Of course, there are many ways to deal with the issue at higher levels in the software stack, but in these cases, there must be a good cooperation between the different processes accessing the hardware.

lmoureaux commented 5 years ago

Except the race condition at creation, robust POSIX mutexes in shared memory should do the job, no?

Setting them up seems a bit harder.

Is there a possibility to implement a timeout for the lock acquisition?

Active polling with F_SETLK seems to be the only signal-free way.

jsturdy commented 5 years ago

Has this been shown to be an issue anywhere yet? Or is this as yet an academic exercise?

Is there a possibility to implement a timeout for the lock acquisition? I don't like calls that can block forever...

Indeed, the initial incantation we implemented to try to solve the bus collisions involved a lock file and a timeout. @evka85 then implemented the version with semaphores

evka85 commented 5 years ago

Yeah I think the lock file approach had some issues, but I can't remember what it was. Indeed if you kill it with -9 (SIGKILL), it will leave any active semaphores hanging, though normally we should just use SIGTERM, which should exit cleanly (this was tested quite extensively)

lmoureaux commented 5 years ago

Has this been shown to be an issue anywhere yet? Or is this as yet an academic exercise?

I'm not aware of this issue happening in production, but it's a race condition involving a rare signal (SIGKILL) so it's rather unlikely.

normally we should just use SIGTERM

To be specific, I'm afraid of the kernel sending SIGKILL in out-of-memory conditions.

evka85 commented 5 years ago

Ok I see, yes the kill from kernel of course is possible, but that is just an indication of something else going terribly wrong, and I think we should instead the root cause, which is running out of memory.

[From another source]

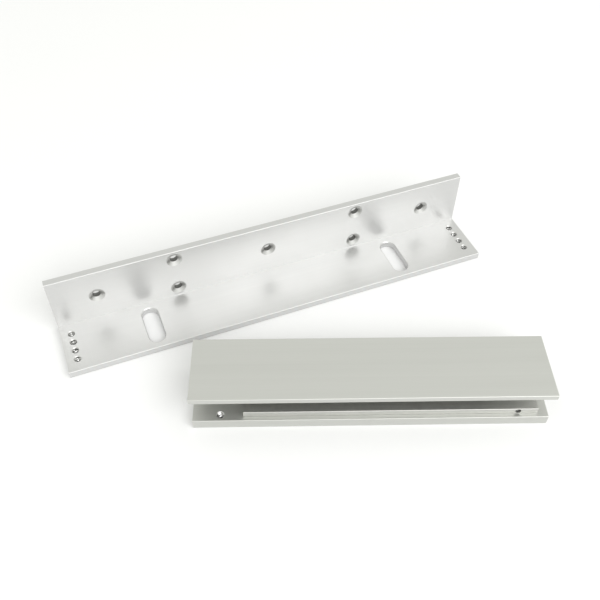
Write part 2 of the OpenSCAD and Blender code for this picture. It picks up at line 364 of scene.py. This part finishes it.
# ---------------------------------------------------------------- cut threads
def thread_rings(radius, depth, pitch, length):
    """Rings of four points up a helical ridge that stands inwards from the wall of a hole."""
    foot_half, crest_half = 0.40 * pitch, 0.07 * pitch
    steps = round((length - 2 * foot_half) / pitch * STEPS_IN_TURN)
    for i in range(steps + 1):
        turn = math.tau * i / STEPS_IN_TURN
        rise = foot_half + i * pitch / STEPS_IN_TURN
        run_in = STEPS_IN_TURN / 3
        fade = min(1.0, (i + 1) / run_in, (steps - i + 1) / run_in)
        outer, inner = radius + WALL_CLEAR, radius - depth * fade
        section = ((outer, -foot_half), (inner, -crest_half), (inner, crest_half), (outer, foot_half))
        for reach, lift in section:
            yield Vector((reach * math.cos(turn), reach * math.sin(turn), rise + lift))


def thread(name, foot, axis, radius, depth, pitch, length, body, slot, material):
    """A cut thread: foot is the middle of the end that it starts from, and axis points along it."""
    turned = Vector((0, 0, 1)).rotation_difference(Vector(axis)).to_matrix().to_4x4()
    place = Matrix.Translation(foot) @ turned
    points = [place @ p for p in thread_rings(radius, depth, pitch, length)]
    last = len(points) - 4
    faces = [(3, 2, 1, 0), (last, last + 1, last + 2, last + 3)]
    for ring in range(0, last, 4):
        for side in range(4):
            after = (side + 1) % 4
            faces.append((ring + side, ring + after, ring + 4 + after, ring + 4 + side))
    mesh = bpy.data.meshes.new(name)
    mesh.from_pydata(points, [], faces)
    mesh.materials.append(material)
    piece = bpy.data.objects.new(name, mesh)
    bpy.context.scene.collection.objects.link(piece)
    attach(piece, body)


def build_threads():
    """The threads in the L bracket's taps, the flange's end tap, the nut bar and its side hole."""
    aluminium = glinting_thread_metal("aluminium_thread_glints", *ALUMINIUM_THREAD_GLINTS)
    steel = glinting_thread_metal("steel_thread_glints", *STEEL_THREAD_GLINTS)
    in_aluminium, in_steel = ("anodised_aluminium", aluminium), ("plated_steel", steel)
    up = (0, 0, 1)
    length = mount("l_seat_face")[0].z - 2 * TAP_MOUTH_DEPTH
    tap_radius = mount("l_end_taps_outer")[1]["hole_r_mm"] * MM
    for number, centre in enumerate(sorted(l_taps(), key=lambda c: (c.x, c.y)), 1):
        foot = Vector((centre.x, centre.y, TAP_MOUTH_DEPTH))
        thread(f"l_thread_{number}", foot, up, tap_radius, M4_RIDGE, M4_PITCH, length,
               "l_body", *in_aluminium)
    for name, mount_name, depth, pitch, body, finish in (
            ("z_end_thread", "z_end_tap", M4_RIDGE, M4_PITCH, "z_base", in_aluminium),
            ("bar_m8_thread", "armature_thread", M8_RIDGE, M8_PITCH, "z_bar", in_steel)):
        middle, dims = mount(mount_name)
        length = dims["length_mm"] * MM
        foot = middle - Vector((0, 0, length / 2))
        thread(name, foot, up, dims["r_mm"] * MM, depth, pitch, length, body, *finish)
    along = Vector(BAR_JOINT["axis"])
    inwards = Vector((-along.y, along.x, 0))
    mouth_at = mount("armature_thread")[0] + along * SIDE_HOLE[0] + inwards * SIDE_HOLE[1]
    thread("bar_side_thread", mouth_at + inwards * SIDE_THREAD_IN, inwards, SIDE_HOLE_RADIUS,
           SIDE_RIDGE, SIDE_PITCH, SIDE_THREAD_LENGTH, "z_bar", *in_steel)


# ---------------------------------------------------------------- stage
def build_floor():
    mesh = bpy.data.meshes.new("floor")
    corners = [(-1, -1), (1, -1), (1, 1), (-1, 1)]
    points = [(x * FLOOR_HALF, y * FLOOR_HALF, -FLOOR_DROP) for x, y in corners]
    mesh.from_pydata(points, [], [(0, 1, 2, 3)])
    floor = bpy.data.objects.new("floor", mesh)
    bpy.context.scene.collection.objects.link(floor)
    mesh.materials.append(floor_material())


def softbox(name, at, aim, size, watts):
    """A rectangular area light at one point, turned to another."""
    data = bpy.data.lights.new(name, "AREA")
    data.shape = "RECTANGLE"
    data.size, data.size_y = size
    data.energy = watts
    lamp = bpy.data.objects.new(name, data)
    lamp.location = at
    lamp.rotation_euler = (Vector(aim) - Vector(at)).to_track_quat("-Z", "Y").to_euler()
    bpy.context.scene.collection.objects.link(lamp)


def build_light():
    world = bpy.data.worlds.new("studio")
    world.use_nodes = True
    sky = world.node_tree.nodes["Background"]
    sky.inputs["Color"].default_value = SKY_COLOUR
    sky.inputs["Strength"].default_value = SKY_STRENGTH
    bpy.context.scene.world = world
    softbox("key_softbox", KEY_AT, (0, 0, 0), KEY_SIZE, KEY_WATTS)
    bpy.context.scene.view_settings.view_transform = "Standard"


def build_camera():
    data = bpy.data.cameras.new("camera")
    data.sensor_width = SENSOR_MM
    data.lens = LENS_MM
    data.clip_start = 0.01
    camera = bpy.data.objects.new("camera", data)
    camera.location = CAMERA_AT
    roll = Quaternion((0, 0, 1), CAMERA_ROLL)
    camera.rotation_euler = (CAMERA_LOOK.to_track_quat("-Z", "Y") @ roll).to_euler()
    bpy.context.scene.collection.objects.link(camera)
    bpy.context.scene.camera = camera


build_camera()
build_light()
build_floor()
dress_all()
build_threads()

I know that the rw_reg library currently isn't really using memory efficiently, and running multiple instances of it may result in out-of-memory condition. We have discussed possible ways to change the rw_reg to reduce the memory footprint: mainly the memory is wasted by creating duplicate nodes with shifted addresses coming from the generated nodes in the xml file. There are a couple of ways to go around that -- one way would be to use shared memory that contains the register addresses among all processes, this is already done e.g. in the RPC service by using LMDB, and so python tools could also use that; another way would be just to optimize the way that generated nodes are stored in memory by storing just the root node and the generate parameters, and uppon request for any specific generated node from the user, the address would be calculated dynamically.

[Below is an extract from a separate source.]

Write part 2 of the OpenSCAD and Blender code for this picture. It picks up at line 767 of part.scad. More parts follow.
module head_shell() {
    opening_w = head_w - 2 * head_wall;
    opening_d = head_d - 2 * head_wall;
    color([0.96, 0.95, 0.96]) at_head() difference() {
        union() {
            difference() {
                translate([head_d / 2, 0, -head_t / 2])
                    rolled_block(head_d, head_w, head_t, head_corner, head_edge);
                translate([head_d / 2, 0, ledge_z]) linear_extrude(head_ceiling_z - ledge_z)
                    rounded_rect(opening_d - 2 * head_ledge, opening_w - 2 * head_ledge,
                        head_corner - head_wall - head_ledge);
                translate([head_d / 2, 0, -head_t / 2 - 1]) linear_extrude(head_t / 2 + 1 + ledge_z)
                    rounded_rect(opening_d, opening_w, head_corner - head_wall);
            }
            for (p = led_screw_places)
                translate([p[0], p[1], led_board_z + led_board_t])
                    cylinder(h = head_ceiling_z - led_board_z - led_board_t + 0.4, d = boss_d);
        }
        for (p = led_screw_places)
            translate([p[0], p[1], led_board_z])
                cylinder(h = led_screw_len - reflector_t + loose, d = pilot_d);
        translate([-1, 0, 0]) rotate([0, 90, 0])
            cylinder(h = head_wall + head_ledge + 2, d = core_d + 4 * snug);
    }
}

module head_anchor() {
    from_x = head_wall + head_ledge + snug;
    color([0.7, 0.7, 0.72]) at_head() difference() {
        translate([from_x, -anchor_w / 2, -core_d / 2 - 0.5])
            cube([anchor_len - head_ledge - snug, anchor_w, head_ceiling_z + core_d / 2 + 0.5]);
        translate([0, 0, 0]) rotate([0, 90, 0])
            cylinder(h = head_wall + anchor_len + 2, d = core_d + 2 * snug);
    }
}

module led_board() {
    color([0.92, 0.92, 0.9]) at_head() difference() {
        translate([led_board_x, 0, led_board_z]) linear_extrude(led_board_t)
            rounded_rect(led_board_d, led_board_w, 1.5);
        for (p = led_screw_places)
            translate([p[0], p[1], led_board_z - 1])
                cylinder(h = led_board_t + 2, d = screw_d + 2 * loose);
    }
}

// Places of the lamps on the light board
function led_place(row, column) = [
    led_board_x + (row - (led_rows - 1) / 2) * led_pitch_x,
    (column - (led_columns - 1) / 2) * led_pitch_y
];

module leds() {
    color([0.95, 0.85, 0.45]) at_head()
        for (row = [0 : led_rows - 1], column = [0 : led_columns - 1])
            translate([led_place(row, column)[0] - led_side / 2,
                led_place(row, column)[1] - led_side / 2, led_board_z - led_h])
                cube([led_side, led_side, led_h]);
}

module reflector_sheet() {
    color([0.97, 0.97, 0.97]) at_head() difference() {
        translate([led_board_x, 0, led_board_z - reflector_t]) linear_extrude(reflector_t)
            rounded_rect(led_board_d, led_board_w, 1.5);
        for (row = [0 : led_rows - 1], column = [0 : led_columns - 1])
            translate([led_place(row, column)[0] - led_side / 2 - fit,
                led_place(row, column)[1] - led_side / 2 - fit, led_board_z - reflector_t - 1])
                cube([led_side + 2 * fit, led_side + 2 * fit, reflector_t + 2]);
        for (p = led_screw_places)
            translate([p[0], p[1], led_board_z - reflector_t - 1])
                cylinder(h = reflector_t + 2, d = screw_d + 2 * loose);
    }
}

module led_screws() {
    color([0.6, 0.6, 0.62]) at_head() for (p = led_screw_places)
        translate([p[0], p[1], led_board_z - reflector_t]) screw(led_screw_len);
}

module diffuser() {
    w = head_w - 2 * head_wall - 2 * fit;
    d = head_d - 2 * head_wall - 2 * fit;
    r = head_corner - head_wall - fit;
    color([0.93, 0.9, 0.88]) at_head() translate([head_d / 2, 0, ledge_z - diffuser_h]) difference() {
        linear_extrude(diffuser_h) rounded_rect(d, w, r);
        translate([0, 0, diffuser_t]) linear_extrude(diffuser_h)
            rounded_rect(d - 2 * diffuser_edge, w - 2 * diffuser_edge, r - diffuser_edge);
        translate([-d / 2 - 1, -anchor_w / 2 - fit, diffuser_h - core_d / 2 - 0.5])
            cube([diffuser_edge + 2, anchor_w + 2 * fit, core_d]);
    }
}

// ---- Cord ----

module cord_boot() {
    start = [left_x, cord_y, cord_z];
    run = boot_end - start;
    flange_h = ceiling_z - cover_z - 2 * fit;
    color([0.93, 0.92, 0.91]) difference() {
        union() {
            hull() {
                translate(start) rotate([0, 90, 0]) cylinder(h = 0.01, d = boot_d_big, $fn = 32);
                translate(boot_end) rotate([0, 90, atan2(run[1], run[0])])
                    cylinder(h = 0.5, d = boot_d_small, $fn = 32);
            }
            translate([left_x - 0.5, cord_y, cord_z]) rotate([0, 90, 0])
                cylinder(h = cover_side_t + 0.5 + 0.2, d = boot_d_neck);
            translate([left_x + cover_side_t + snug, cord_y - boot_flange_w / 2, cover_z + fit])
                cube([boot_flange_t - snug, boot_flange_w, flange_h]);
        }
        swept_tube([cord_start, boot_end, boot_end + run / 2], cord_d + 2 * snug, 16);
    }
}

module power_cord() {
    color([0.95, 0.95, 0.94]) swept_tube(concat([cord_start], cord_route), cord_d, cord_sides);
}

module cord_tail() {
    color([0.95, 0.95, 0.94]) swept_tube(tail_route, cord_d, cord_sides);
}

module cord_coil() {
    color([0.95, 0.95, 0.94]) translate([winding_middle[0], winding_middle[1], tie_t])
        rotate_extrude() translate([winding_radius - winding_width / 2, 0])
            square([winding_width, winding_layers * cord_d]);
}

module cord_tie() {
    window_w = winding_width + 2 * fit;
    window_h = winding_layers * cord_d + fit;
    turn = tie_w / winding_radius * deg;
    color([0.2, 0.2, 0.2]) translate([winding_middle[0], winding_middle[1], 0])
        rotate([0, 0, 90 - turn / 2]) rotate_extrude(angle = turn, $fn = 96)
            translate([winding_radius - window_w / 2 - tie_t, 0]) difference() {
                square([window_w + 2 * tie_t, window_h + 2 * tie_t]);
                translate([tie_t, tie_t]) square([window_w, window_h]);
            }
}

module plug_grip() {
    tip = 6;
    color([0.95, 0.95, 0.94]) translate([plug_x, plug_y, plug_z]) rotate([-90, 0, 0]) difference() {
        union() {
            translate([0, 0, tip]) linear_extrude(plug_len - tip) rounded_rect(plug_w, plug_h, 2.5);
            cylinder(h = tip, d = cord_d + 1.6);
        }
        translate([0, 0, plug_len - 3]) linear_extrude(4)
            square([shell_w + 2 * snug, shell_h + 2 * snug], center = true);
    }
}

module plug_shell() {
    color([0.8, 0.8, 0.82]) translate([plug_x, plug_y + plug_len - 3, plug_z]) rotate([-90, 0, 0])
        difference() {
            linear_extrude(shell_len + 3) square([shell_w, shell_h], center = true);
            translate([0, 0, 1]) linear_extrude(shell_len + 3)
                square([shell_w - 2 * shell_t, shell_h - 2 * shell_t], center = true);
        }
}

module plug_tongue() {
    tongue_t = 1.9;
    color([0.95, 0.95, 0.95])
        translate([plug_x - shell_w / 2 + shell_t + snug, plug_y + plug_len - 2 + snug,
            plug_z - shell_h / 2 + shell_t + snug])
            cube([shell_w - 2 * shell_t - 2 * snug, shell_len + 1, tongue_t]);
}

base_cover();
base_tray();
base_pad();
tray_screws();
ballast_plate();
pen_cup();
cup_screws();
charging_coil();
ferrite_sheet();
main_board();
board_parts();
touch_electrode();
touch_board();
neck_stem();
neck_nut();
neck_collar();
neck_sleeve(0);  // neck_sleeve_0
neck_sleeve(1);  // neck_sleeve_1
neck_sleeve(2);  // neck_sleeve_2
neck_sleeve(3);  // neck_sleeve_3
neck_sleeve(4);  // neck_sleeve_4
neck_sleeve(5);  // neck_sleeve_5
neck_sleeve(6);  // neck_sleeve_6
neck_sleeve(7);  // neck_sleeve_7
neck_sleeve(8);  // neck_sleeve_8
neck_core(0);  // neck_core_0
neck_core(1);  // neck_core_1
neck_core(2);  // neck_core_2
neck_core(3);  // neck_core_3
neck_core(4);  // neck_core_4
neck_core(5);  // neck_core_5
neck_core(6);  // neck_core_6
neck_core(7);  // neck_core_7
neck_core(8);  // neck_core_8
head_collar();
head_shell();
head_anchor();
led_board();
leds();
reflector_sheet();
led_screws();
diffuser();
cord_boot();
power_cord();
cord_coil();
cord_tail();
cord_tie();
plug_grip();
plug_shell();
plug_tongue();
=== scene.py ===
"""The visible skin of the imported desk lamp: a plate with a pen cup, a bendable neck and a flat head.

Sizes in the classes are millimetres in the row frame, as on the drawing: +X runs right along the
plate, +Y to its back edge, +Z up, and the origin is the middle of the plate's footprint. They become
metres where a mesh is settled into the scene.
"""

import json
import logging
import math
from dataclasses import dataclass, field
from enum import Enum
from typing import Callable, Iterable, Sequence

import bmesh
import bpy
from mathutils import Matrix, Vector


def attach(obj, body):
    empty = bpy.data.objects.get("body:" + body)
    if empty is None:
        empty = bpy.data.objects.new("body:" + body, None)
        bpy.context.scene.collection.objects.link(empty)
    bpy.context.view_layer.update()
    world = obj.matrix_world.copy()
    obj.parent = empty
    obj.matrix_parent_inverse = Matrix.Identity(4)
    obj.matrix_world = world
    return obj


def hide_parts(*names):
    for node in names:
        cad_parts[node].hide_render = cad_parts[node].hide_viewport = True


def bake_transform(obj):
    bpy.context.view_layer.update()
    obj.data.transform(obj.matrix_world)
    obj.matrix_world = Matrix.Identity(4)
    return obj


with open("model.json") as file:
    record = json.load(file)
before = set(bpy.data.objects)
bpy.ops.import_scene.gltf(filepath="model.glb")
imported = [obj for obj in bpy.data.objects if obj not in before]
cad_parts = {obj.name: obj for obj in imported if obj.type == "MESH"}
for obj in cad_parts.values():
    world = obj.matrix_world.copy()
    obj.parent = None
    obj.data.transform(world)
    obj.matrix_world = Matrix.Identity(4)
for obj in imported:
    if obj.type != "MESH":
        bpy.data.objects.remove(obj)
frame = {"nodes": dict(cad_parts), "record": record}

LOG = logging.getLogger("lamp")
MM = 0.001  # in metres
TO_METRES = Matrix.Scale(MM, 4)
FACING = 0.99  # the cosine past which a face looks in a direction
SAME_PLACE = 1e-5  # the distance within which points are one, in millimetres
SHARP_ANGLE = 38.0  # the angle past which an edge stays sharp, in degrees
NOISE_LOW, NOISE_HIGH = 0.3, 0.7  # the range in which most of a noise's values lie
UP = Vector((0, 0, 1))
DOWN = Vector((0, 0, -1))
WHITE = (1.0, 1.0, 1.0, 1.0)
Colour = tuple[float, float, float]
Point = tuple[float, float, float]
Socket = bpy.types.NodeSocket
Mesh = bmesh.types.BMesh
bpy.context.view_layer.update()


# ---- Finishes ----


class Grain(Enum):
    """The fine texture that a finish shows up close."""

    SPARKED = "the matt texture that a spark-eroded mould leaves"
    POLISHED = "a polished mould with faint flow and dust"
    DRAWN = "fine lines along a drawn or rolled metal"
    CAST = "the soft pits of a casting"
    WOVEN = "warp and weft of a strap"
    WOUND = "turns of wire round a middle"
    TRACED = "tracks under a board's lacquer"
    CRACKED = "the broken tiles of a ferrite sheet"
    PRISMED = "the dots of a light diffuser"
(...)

We should probably open a new issue on that..

lmoureaux commented 5 years ago

Ok I see, yes the kill from kernel of course is possible, but that is just an indication of something else going terribly wrong, and I think we should instead the root cause, which is running out of memory.

I fail to understand how out-of-memory conditions are different from SIGSEGV (segmentation violation), SIGILL (illegal instruction) or SIGABRT (abort), which all leave the semaphore in a consistent state. What's the rationale for treating these errors differently?

evka85 commented 5 years ago

Sorry, I didn't quite understand the question.. We are handling all the signals that we can, but in case the kernel out-of-memory killer kicks in, it just sends SIGKILL, which we can't catch. If this is really a problem in normal operation, we could try to work around it by monitoring the memory situation, and sending out some other signal before the out-of-memory killer kicks in. There may be other ways of registering for some kind of notifications from kernel, I don't know..

evka85 commented 5 years ago

I think I did the signal handling mostly to clean up when the user presses ctrl+c which results in SIGINT, but I added whatever other signals I could just in case.